Le requérant avait déposé en même temps que la requête initiale une demande en indication de mesures provisoires tendant à sursoeir à toute mesure de mutation de titre foncier et de dépossession de l’immeuble objet du différend avant que la Cour ne se prononce sur le fond de l’affaire.
La Cour Africaine des Droits de l’Homme et des Peuples s’est prononcée sur ces points dans son Ordonnance du 28 Février 2020. Elle a rappelé qu’elle ne pouvait ordonner des mesures provisoires que lorsque les conditions contenues dans l’article 27(2) du Protocole portant création de la Cour étaient réunies. Après examen des faits, elle a conclu que la situation revêtait bel et bien les caractères d’urgence ou d’extrême gravité et de risque de dommages irréparables à la personne et a décidé que la justice Béninoise ne pouvait procéder à l’adjudication de l’immeuble hypothéqué tant que la Cour n’avait pas rendu son jugement sur le fond.

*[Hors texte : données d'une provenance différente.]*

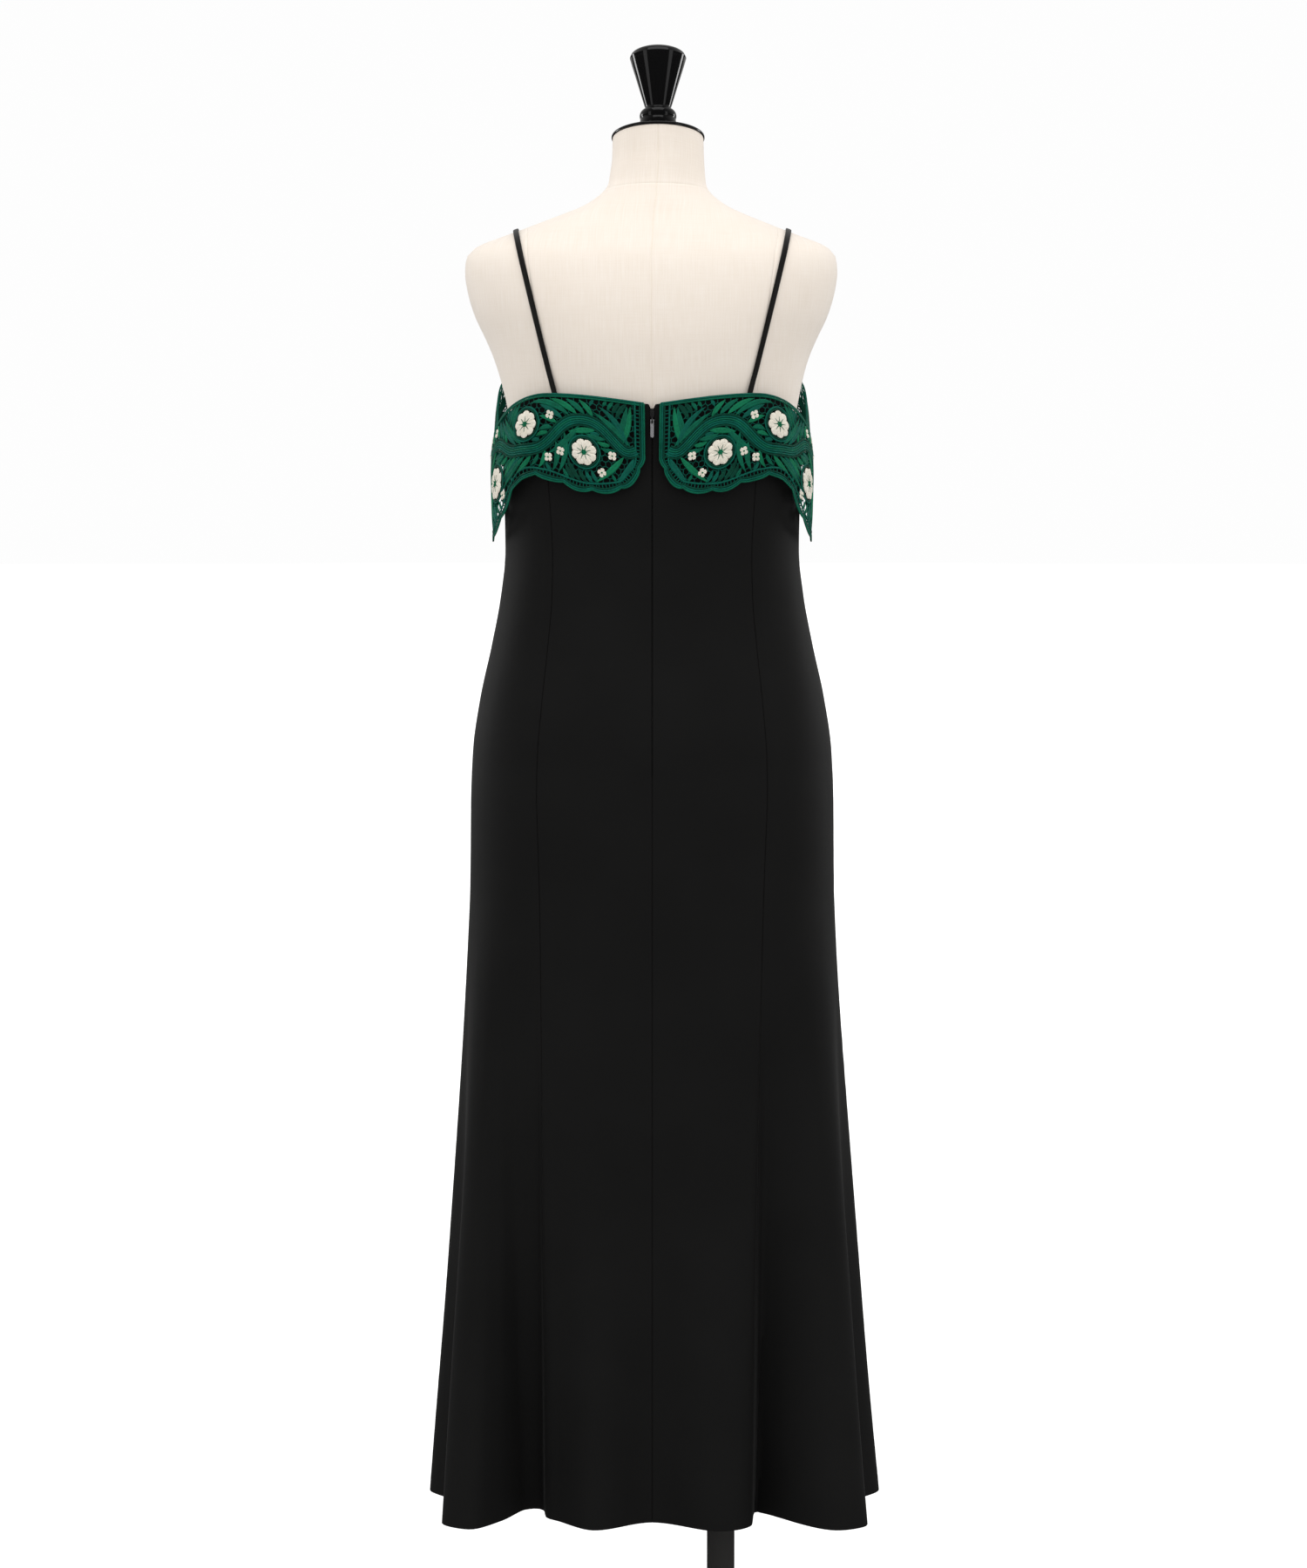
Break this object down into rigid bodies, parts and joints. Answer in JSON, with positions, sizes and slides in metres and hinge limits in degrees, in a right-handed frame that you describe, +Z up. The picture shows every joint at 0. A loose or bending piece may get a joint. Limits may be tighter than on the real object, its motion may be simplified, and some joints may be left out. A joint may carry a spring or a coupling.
{
  "type": "slip dress on a dress form",
  "caption": "Long black flared slip dress with a green lace flounce and a back zip, worn by a limbless dress form on a pole stand.",
  "frame": {"origin": "middle of the stand's underside, on the floor", "axes": "+Z up, the front of the dress faces -Y and its back +Y, the wearer's left is +X"},
  "size_m": [0.4693, 0.36, 1.6888],
  "materials": {
    "crepe": "matt black triacetate crepe with a soft satin back-light",
    "strap_satin": "black satin, turned into a narrow flat tube",
    "lace": "corded guipure lace in emerald, teal and leaf green with ivory blossoms",
    "zip_tape": "woven black tape",
    "zip_metal": "gunmetal plate",
    "form_linen": "natural cream linen, plain weave, stretched over the form",
    "gloss_black": "high-gloss black lacquer",
    "stand_metal": "satin black powder coat"
  },
  "bodies": {
    "dress_on_form": {"dress_centre_back_left": "crepe", "dress_side_back_left": "crepe", "dress_side_front_left": "crepe", "dress_centre_front": "crepe", "dress_side_front_right": "crepe", "dress_side_back_right": "crepe", "dress_centre_back_right": "crepe", "lace_back_left": "lace", "lace_front": "lace", "lace_back_right": "lace", "strap_left": "strap_satin", "strap_right": "strap_satin", "zip_tape_left": "zip_tape", "zip_tape_right": "zip_tape", "zip_slider": "zip_metal", "form_torso": "form_linen", "form_neck_cap": "gloss_black", "form_finial": "gloss_black", "stand_pole": "stand_metal", "stand_collar": "stand_metal", "stand_base": "stand_metal"},
    "pull_tab": {"zip_pull_tab": "zip_metal"}
  },
  "joints": [
    {"name": "pull_tab_swing", "type": "hinge", "parent": "dress_on_form", "child": "pull_tab", "pos_m": [0, 0.10683, 1.3045], "axis": [1, 0, 0], "range_deg": [0, 150]}
  ]
}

Le 25 Mars 2020, la République du Bénin a retiré la Déclaration en vertu de laquelle le Bénin acceptait la compétence de la Cour pour connaître des affaires déposées par les particuliers et les organisations non Gouvernementales. Il se posait donc une question pour toutes les affaires en cours.
Dans son jugement du 30 Septembre 2021, la Cour a précisé que ce retrait n’avait aucune incidence sur les affaires pendantes et ni sur les nouvelles affaires dont elle a été saisie avant l’entrée en vigueur dudit retrait, soit le 26 Mars 2021. Elle a ensuite vérifié sa compétence pour se prononcer sur ce différend et conclu qu’elle pouvait bel et bien rendre un jugement. Elle a ensuite examiné l’exception d’irrecevabilité de la requête soulevée par le Bénin.
L’Etat défendeur soutient en effet que le requérant n’avait pas épuisé tous les recours internes, ce qui était une condition préalable à la saisine de la Cour (article 50 (2) (e) du Règlement de la Cour) dans la mesure où M. Kodeih avait introduit un appel devant la Cour d’appel de Cotonou le 31 Décembre 2019 et un recours devant la Cour Commune de Justice et d’Arbitrage (CCJA) le 26 Février 2020. Sans attendre le sort réservé à ces procédures, le requérant avait saisi la Cour Africaine des Droits de l’Homme et des Peuples. M. Kodeih a répliqué que le manque d’indépendance du Conseil Supérieur de la Magistrature le laissait peu confiant quant à l’impartialité de la procédure et que le recours devant la CCJA n’était pas un recours interne au sens de l’article 50 (2)(e) du Règlement de la Cour.
Cette dernière a conclu que le recours devant la cour d’appel de Cotonou ne revetait pas d’importance en l’espèce. Cependant, la Cour Africaine des Droits de l’Homme et des Peuples note qu’elle a été saisie quelques jours avant que M. Kodeih n’introduise son recours devant la CCJA. Dans ces conditions, le requérant aurait dû attendre que la CCJA rende son jugement avant d’entamer une nouvelle procédure. De plus, l’action devant la CCJA répondait aux conditions listées par l’article 50(2)(e). Il s’agit bel et bien d’un recours interne, ordinaire et efficace. Partant, la requête de M. Kodeih est irrecevable devant la Cour Africaine des Droits de l’Homme et des Peuples pour cause de non-épuisement des voies de recours internes.
Ce résumé des faits de l’espèce et de la procédure est uniquement proposé à des fins d’infomation, n’engage en rien Dome et ne saurait remplacer la lecture attentive des jugements et ordonnances de l’affaire.